MEMORANDUM AND ORDER
J. CASPER UNITED STATES DISTRICT JUDGE
John Hancock Life Insurance Company U.S.A. (“John
Hancock”) brings this “petition and motion for
enforcement of arbitration agreement” (“the
Petition”). D. 7. Invoking the Federal Arbitration Act
(the “FAA”), 9 U.S.C. §§ 4 and 5, John
Hancock asks the Court to remove the arbitrator Employers
Reassurance Corporation (“Employers”) has
appointed to sit on the panel presiding over a pending
arbitration between John Hancock and Employers. Id.

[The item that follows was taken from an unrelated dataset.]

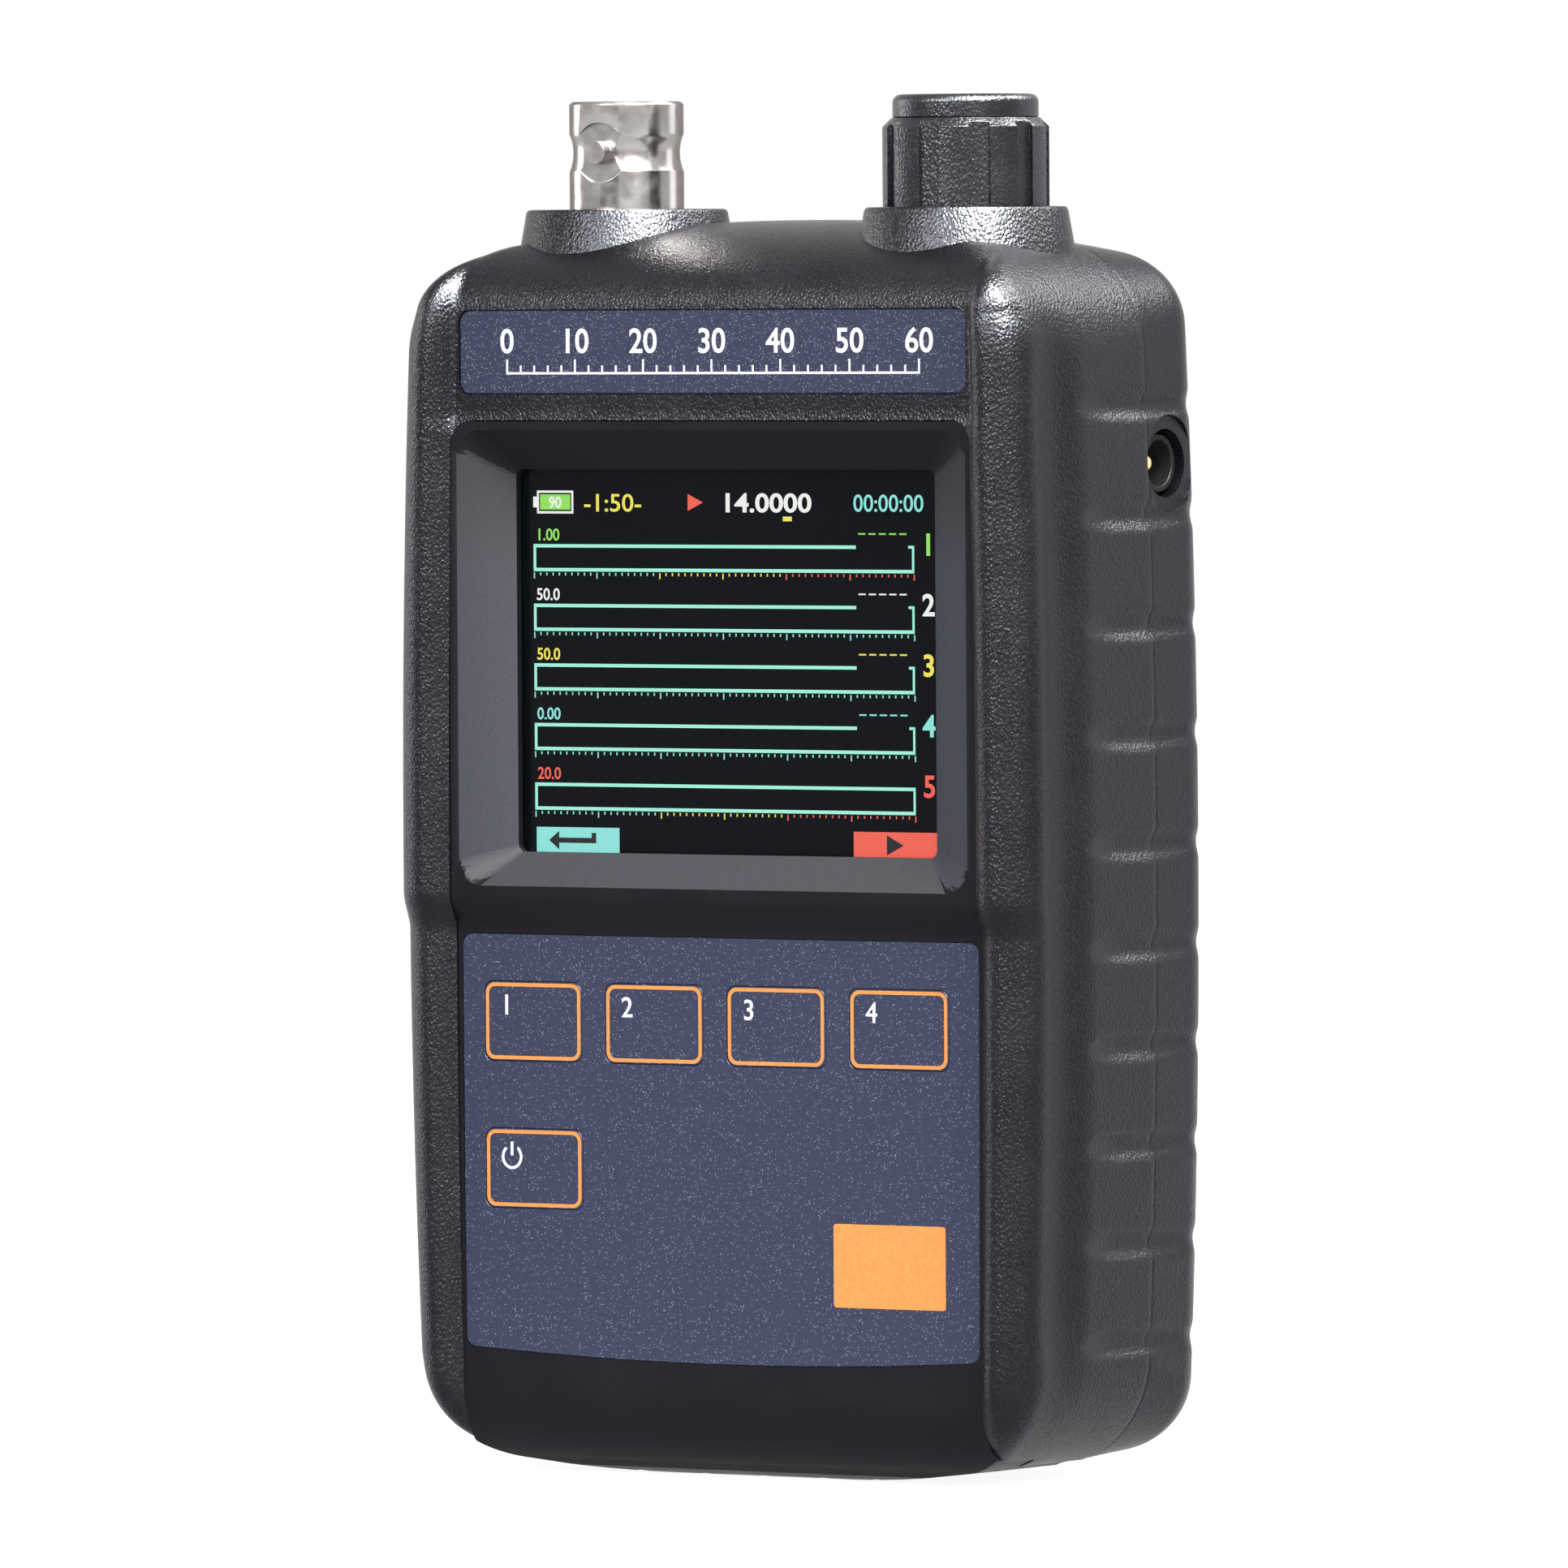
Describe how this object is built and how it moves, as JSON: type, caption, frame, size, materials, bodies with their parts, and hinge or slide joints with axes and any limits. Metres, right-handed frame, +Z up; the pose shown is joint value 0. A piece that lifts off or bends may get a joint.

¶ 1. John Hancock contends that the arbitrator that
Employers appointed does not meet the qualification
requirements set out in the parties’ arbitration
agreement, Agreement No. EP19A01 (the
“Agreement”). Id. For the reasons stated
below, the Court DENIES the Petition.
central facts underlying the Petition are undisputed. John
Hancock is an insurance company organized under the laws of
Michigan with its principal place of business in Boston,
Massachusetts. D. 7 ¶ 2. Employers is a reinsurance
company organized under the laws of Kansas with its principal
place of business in or around Overland Park, Kansas.
Id. ¶ 3. The Agreement between Employers and
John Hancock became effective on July 1, 1999. D. 7 ¶ 1;
D. 18-3 at 4. Pursuant to the Agreement, John Hancock agreed
to cede and Employers to accept a percentage of John
Hancock’s retention of liability under specified
insurance policies issued prior to the effective date of the
Agreement. D. 7 ¶ 7.
Agreement provides that any dispute that arises relating to
the Agreement shall be resolved by arbitration. D. 3-1 at 12;
D. 7 ¶ 1; D. 18 at 1. The Agreement further provides
that each party will appoint one arbitrator and those two
arbitrators will then select the third arbitrator. D. 3-1 at
12; D. 7 ¶ 10; D. 18 at 3. The second arbitrator must be
selected within two weeks after notice is provided that the
first arbitrator has been selected. D. 3-1 at 12; D. 7 ¶
10. The two party-appointed arbitrators are instructed to
select the third arbitrator within two weeks of appointment
of the second arbitrator. D. 3-1 at 12; D. 7 ¶ 10. The
Agreement specifies that “[a]ll three arbitrators must
be officers of Life Insurance Companies or Life Reinsurance
Companies, excluding however, officers of the two parties to
this Agreement, their affiliates or subsidiaries or past
employees of any of these entities.” D. 3-1 at 12; D. 7
¶ 11; D. 18 at 4.
August 14, 2015, John Hancock initiated arbitration to
resolve a dispute regarding Employers’ right to
increase the reinsurance premiums charged to John Hancock
under the Agreement. D. 7 ¶ 12; D. 18 at 3. On August
14, 2015, John Hancock sent Employers a letter naming Thomas
M. Zurek as an arbitrator. D. 3-2; D. 7 ¶ 13; D. 18 at
3. On August 28, 2015, Employers responded with a letter
naming Denis Loring (“Loring”) as an arbitrator.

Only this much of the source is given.